Cassidy was deeply disappointed that Lowe’s employees declined to call the police on her behalf after she had taken a photograph thinking she was helping them to deal with a shoplifter.
Sauls said he is not unsympathetic to Cassidy but that his employees didn’t call the police for two reasons: Cassidy was capable of calling them herself; and if a confrontation did occur, it took place in what he described as a public parking lot. If there had been a confrontation inside the store, Sauls said he could see his employees calling authorities. But they were not going to get involved in something that occurred outside the store.
“No one asked her to (photograph the license plate),” Sauls said. “It’s not something that we would ever do.”
To be clear: The most serious injury Cassidy suffered was a slight cut to her finger. The outer shell of her phone was damaged. She said her phone still works, though she never did get the photograph she was trying to shoot.

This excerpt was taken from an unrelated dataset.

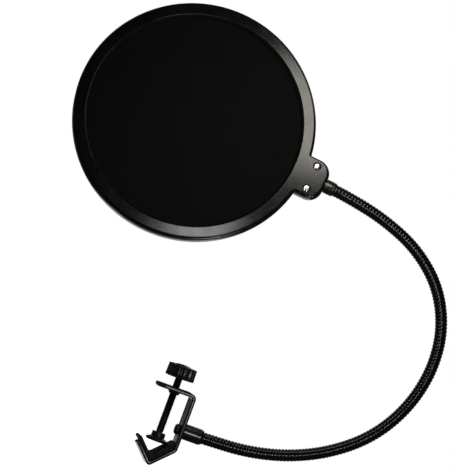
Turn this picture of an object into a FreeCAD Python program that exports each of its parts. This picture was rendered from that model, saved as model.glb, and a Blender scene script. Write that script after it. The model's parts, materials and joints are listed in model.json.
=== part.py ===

Lisa Bowman, spokeswoman for the Sacramento County Sheriff’s Department, said the case has been assigned to a detective who will investigate further. She would not identify the man in question but did confirm that deputies had interviewed him. She said there was a dispute between his version of events and Cassidy’s. Consequently, it’s difficult to speculate where the case will lead.
Where should it lead?
“If this gets blown off, it’s like they are saying, ‘Oh, she is just exaggerating,” Cassidy said. “I want to press charges. I have to follow through on this. ... If he wasn’t shoplifting, why does he have to come up and assault me? It’s not against the law to take a picture.”
She’s right. It wasn’t against the law to take that picture. And I think Cassidy’s heart was in the right place with what she was trying to do. People should be encouraged to help others when they witness something they think is wrong.
But the reality is that while a smartphone can be a powerful tool for justice, not all good Samaritan stories end cleanly, with a video of the bully pinned to the concrete.